I developed the list of brand types and the corresponding values through research from many of the top organizational culture researchers and consulting firms including Barrett Values Centre, OCAI, Denison, and Human Synergistics, as well as input from thought-leaders and practitioners in culture-building many of whom are readers of this blog and my newsletter.  Here are the three top organizational values for each brand type that are most likely to help it thrive:

The list is by necessity a generic collection of broad organizational values.  Every company should have values that are distinct to it or at least expressed in a unique way. But I couldn’t offer a more comprehensive or nuanced list of values, given that the possibilities for unique values are endless. The intent is for you to use the list as a springboard, and that you’ll be able to derive unique values for your organization by starting with these.  Plus you’ll need to flesh them out into a full set of core values, articulating them in unique ways, defining what they mean in your organization, and tying them to specific behaviors.

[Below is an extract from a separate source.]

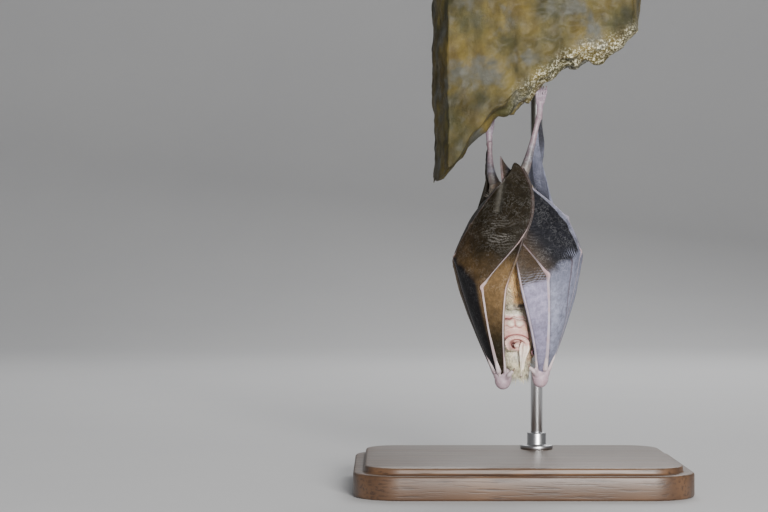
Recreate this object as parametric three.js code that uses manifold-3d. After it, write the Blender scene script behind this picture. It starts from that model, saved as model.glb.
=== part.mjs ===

But this is a start – and I hope, by tying organizational values and brand types together, I’ve gotten you started on the journey to Brand-Culture Fusion.

P.S.  You might want to check out the Brand-Culture Fusion Assessment – it’s a free online tool that will take you through the process of identifying your existing brand type, your desired brand type, and the organizational values you need to develop to close the gap between the two.

related:

Does Your Culture Support Your Brand Aspiration?
FUSION Is Here

What Are Core Values and How Should You Develop Them

 

 

 

 

 

 

 

*Here are brief explanations of the values:

Accessibility—people at your company make themselves easy to understand and engage with, regardless of rank or role.

Achievement—people at your company focus on the successful attainment of goals typically by effort, courage, or skill.

Caring—people at your company consistently display kindness and concern for others.

Competition—people at your company strive to win or be more successful than others.

Consistency—people at your company adhere steadfastly to the same principles, course, or form.

Continuous improvement—people at your company engage in ongoing efforts to improve products, services, or processes.

Creativity—people at your company rely on imagination or foster original ideas.

Design—people at your company focus on the look, style, or fashion of everything they do or produce.

Discernment—people at your company emphasize using acute judgment and discretion.

Distinction—people at your company like to set its brand apart from the competition clearly and deliberately.

Empathy—people at your company try to put themselves in other people’s shoes—especially those of other employees and customers.

Enjoyment—people at your company go out of their way to have fun and seek out delight.

Entertainment—people at your company emphasize amusement or celebration.

Excellence—people at your company try to be outstanding or to meet the highest standards.

Experimentation—people at your company experiment with new methods and approaches, knowing some will fail.

Fairness—people at your company go out of their way to act without bias or partiality.

High commitment—people at your company believe in acting with intense and ironclad dedication to a purpose.

Humility—people at your company believe in adopting a modest or low view of one’s own importance.

Inventiveness—people at your company like to create new things with imagination.

Originality—people at your company champion independence, creativity, and fresh perspectives.

Pragmatism—people at your company deal with things sensibly and realistically and try to find the most practical way to do things.

Purposefulness—people at your company pursue its goals with intention and determination.

Risk-taking— people at your company engage in activities that involve danger or risk in order to achieve a goal.

Sophistication—people at your company rely on social or esthetic standards to discriminate between options.

Standing out—people at your company attract attention to it by being particularly noticeable or different.

Status—people at your company care about the relative social standing of people and things.

Transparency—people at your company do things openly and in a straightforward way.